The color scheme is earthy, embracing creams, browns, and blues, accentuated by a deep wine color used in the bar stools. Three varieties of wood—oak, maple, and walnut—stained in three shades create visual variety. And in a nod to the restaurant’s location near the financial district, fabrics include tweeds that represent business suits.
As in the Liberty Group’s other restaurants, Nick and Nadia have incorporated art into the interiors. The showstopping art at Blue Bovine includes street-art works by Mr. Brainwash, Peter Tunney, Peter Triantos, and Mr. Pink Brush. A different kind of art stands sentinel on Front Street in front of the establishment’s doors: a custom bronze bovine modeled on the iconic Wall Street bull. This one, however, faces in the opposite direction to its New York counterpart. “It reflects how different our mindset in the Toronto financial sector is from New York’s,” Nick says.
The opulence of the interior design is matched only by the spectacular culinary offerings at Blue Bovine, overseen by Executive Chef Sean Blomeley, formerly at Liberty Group’s BlueBlood. Nick says the fusion of steak and sushi in the same establishment, while a relatively new concept in North America, is common in Japan. “In Japan, the steak houses are all steak and sushi houses,” he says. “Our most significant beef at Blue Bovine will be brought in from Japan: We’ll have Kobe from Japan, Wagyu beef from around the world and with that will be paired a great sushi. We’ll also showcase Canadian beef because we have some of the best in the world.” He adds that Blue Bovine’s “extraordinarily talented sushi chef is Chef Yi Joo (Eugene) Na. He’s an extrovert and will be in the middle of the restaurant, serving a pre-set menu for eight, in Omakase style.”

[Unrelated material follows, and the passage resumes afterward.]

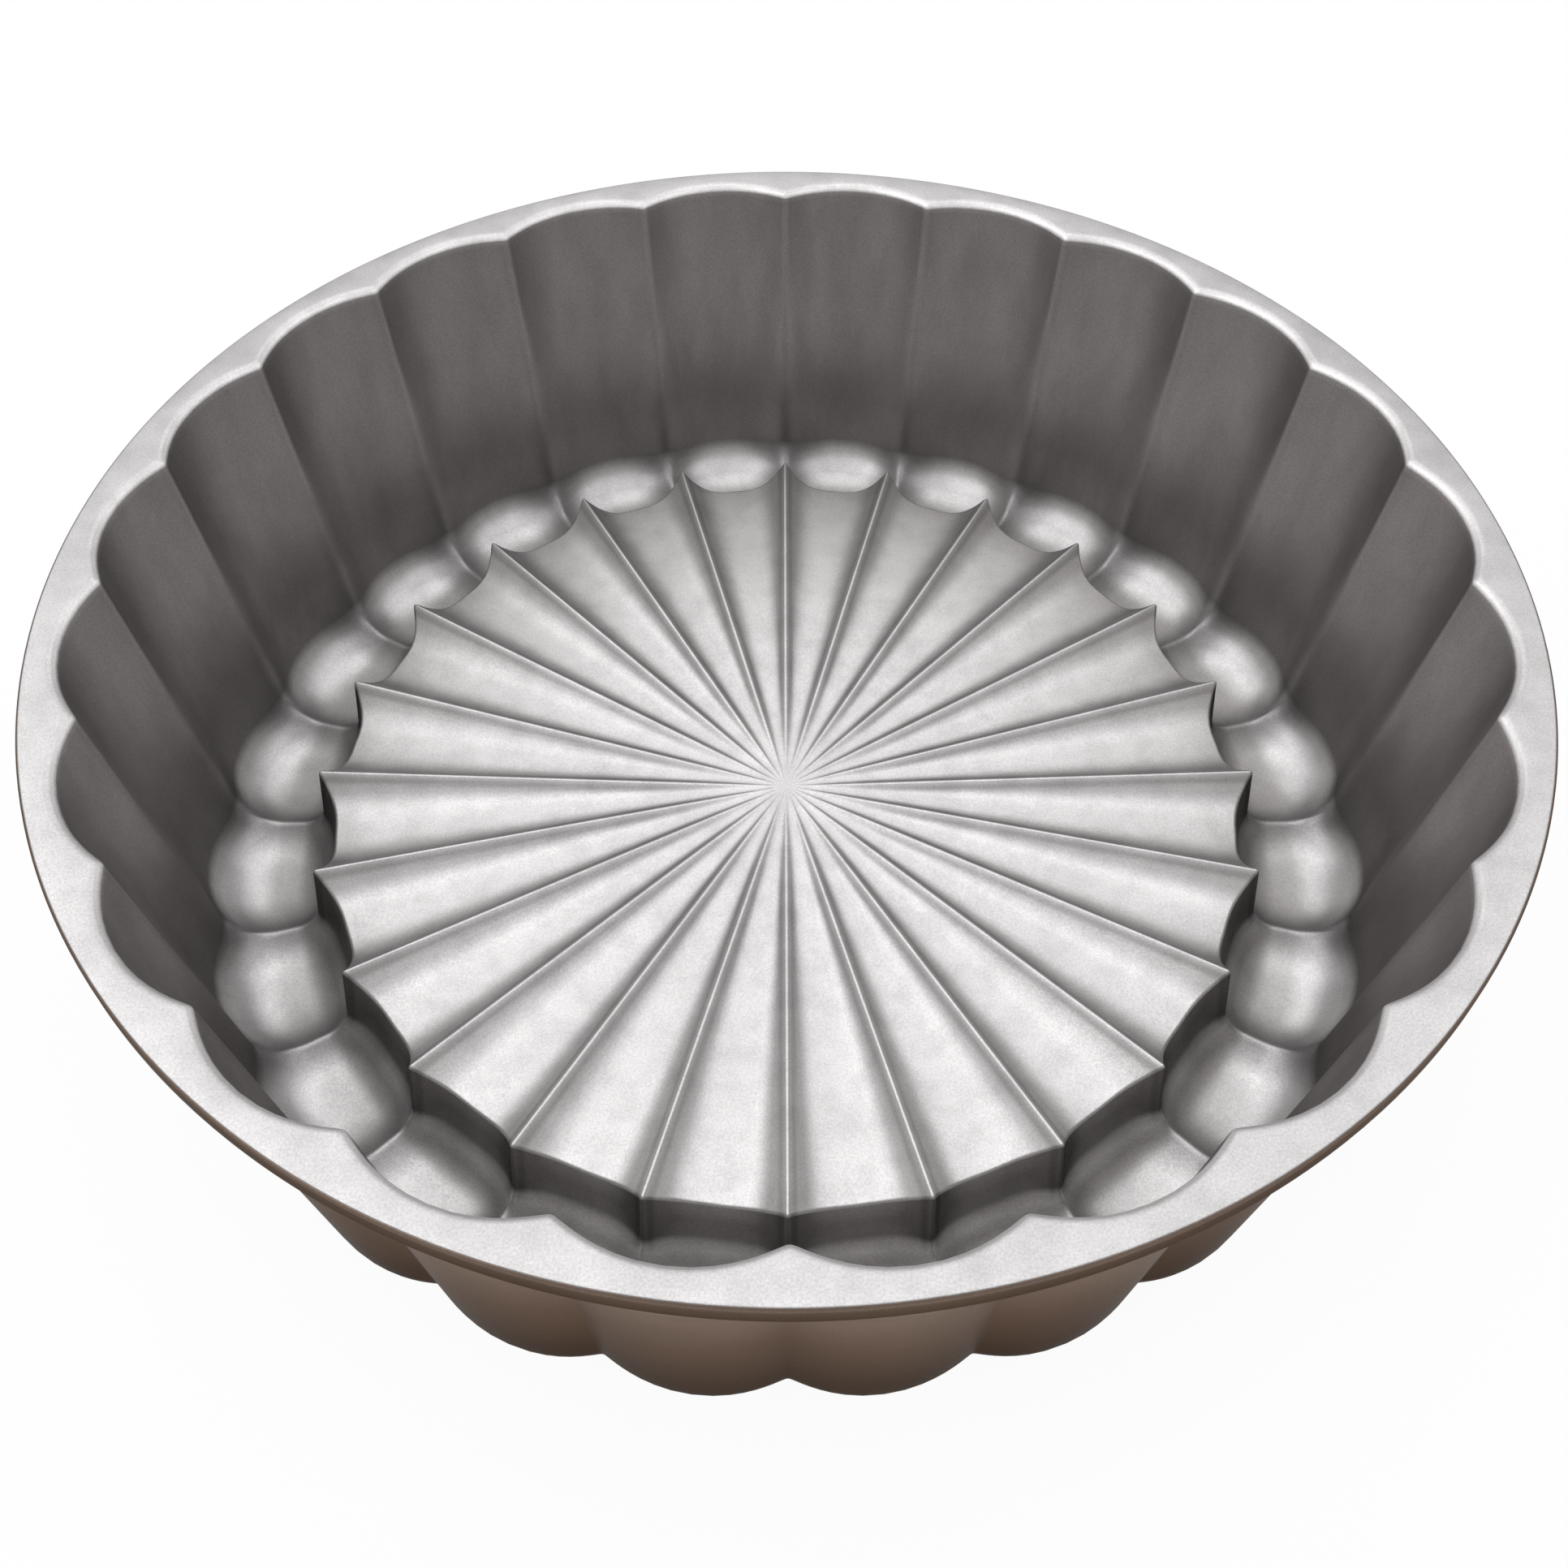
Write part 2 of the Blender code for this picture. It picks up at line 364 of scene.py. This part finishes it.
def hollowness(half_width, rounding, power, bead):
    """How far each column has gone from the ridge's section to the hollow's."""
    soft = rounding / half_width
    eased = (np.sqrt(FROM_RIDGE ** 2 + soft ** 2) - soft) / (math.sqrt(1 + soft ** 2) - soft)
    near = 1 - np.exp(-(FROM_RIDGE * half_width / BEAD_WIDTH) ** 2)
    return 1 - (1 - eased) ** power + bead * near * (1 - FROM_RIDGE)


def skin(ridge, hollow, rounding, power, bead):
    """All 24 flutes between the two sections, as points[station, column]."""
    widths = half_widths(ridge, hollow)
    share = np.array([hollowness(*sizes) for sizes in zip(widths, rounding, power, bead)])
    flute = ridge[:, None, :] + (hollow - ridge)[:, None, :] * share[:, :, None]
    flute = np.tile(flute, (1, FLUTES, 1))
    steps = list(np.diff(ACROSS))
    sweep = np.cumsum([0] + steps + steps[::-1])[:-1]
    angle = (np.arange(FLUTES)[:, None] * 2 + sweep[None, :]).ravel() * HALF_PITCH
    return np.stack([flute[..., 0] * np.cos(angle), flute[..., 0] * np.sin(angle),
                     flute[..., 1]], axis=-1)


def normals(grid):
    """Unit normals of the inner skin, towards the hollow."""
    along = np.gradient(grid, axis=0)
    round_axis = np.roll(grid, -1, axis=1) - np.roll(grid, 1, axis=1)
    across = np.cross(along, round_axis)
    return across / np.linalg.norm(across, axis=-1, keepdims=True)


def quads_between(rows, columns):
    """Point numbers of a grid that closes on itself round the axis, and its faces."""
    here = np.arange(rows * columns).reshape(rows, columns)
    beside = np.roll(here, -1, axis=1)
    quads = np.stack([here[:-1], here[1:], beside[1:], beside[:-1]], axis=-1)
    return here, beside, quads.reshape(-1, 4).tolist()


def sky_rays():
    """Directions spread over the sky above a level surface, the more the steeper, each
    turned from the last by the golden angle."""
    step = np.arange(SKY_RAYS) + 0.5
    height = np.sqrt(1 - step / SKY_RAYS)
    spread = np.sqrt(step / SKY_RAYS)
    turn = step * math.pi * (3 - math.sqrt(5))
    return np.stack([spread * np.cos(turn), spread * np.sin(turn), height], axis=-1)


def openness(inside, way):
    """How much sky each point of the inside sees, from 0 to 1, the same in every flute."""
    rows, columns = inside.shape[:2]
    quads = quads_between(rows, columns)[2]
    tree = BVHTree.FromPolygons(inside.reshape(-1, 3).tolist(), quads)
    rays = sky_rays()
    pitch = columns // FLUTES
    seen = np.zeros((rows, pitch))
    for row in range(rows):
        for column in range(pitch // 2 + 1):
            normal = way[row, column]
            # Any direction that isn't along the normal
            off_axis = (0.0, 0.0, 1.0) if abs(normal[2]) < 0.9 else (1.0, 0.0, 0.0)
            side = np.cross(normal, off_axis)
            side /= np.linalg.norm(side)
            aimed = rays @ np.array([side, np.cross(normal, side), normal])
            start = Vector(inside[row, column] + SKY_START * normal)
            free = sum(tree.ray_cast(start, Vector(ray))[0] is None for ray in aimed)
            seen[row, column] = seen[row, -column % pitch] = free / SKY_RAYS
    return np.tile(seen, (1, FLUTES))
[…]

In addition to elegant dining, Blue Bovine will dedicate 8,000 square feet of space to a private members’ wine club, which will offer wine storage in a climate-controlled unit. “Membership in the Bovine Wine Club allows people to store their own wine here and enjoy it in the lounge area or with dinner here,” Nick says. “They can have their own private collection of up to 96 bottles. Part of our demographic will be people who work in the towers who live outside the downtown core and don’t want to go home before having dinner or heading to the Scotiabank Arena, the Meridian Centre or the Rogers Centre. They can store their bottles here and enjoy them in our private facility.” Wine clubs have grown in popularity in Toronto in recent years among condo residents who have limited space for wine cellars, Nick says. However, the concept behind the restaurant-based wine club is novel, taking the practice of “bring your own wine” to a whole new level.
Kevin O’Leary says the restaurant’s proximity to the Scotiabank Centre could be an enticement to sports fans to enjoy its offerings before or after hockey games. The man who plays hockey in the Scotiabank Centre concurs. “I’m excited to be involved in the hospitality industry and I’m sure this has incredible opportunity for future growth,” says Mitch Marner.
With its marriage of heritage architecture, central location, luxurious interior design, and superb culinary offerings, Blue Bovine has the right ingredients to be an outstanding success. “There is a vibrant and multifaceted market surrounding the restaurant,” says Nick. “I anticipate that we will consistently experience a high demand.”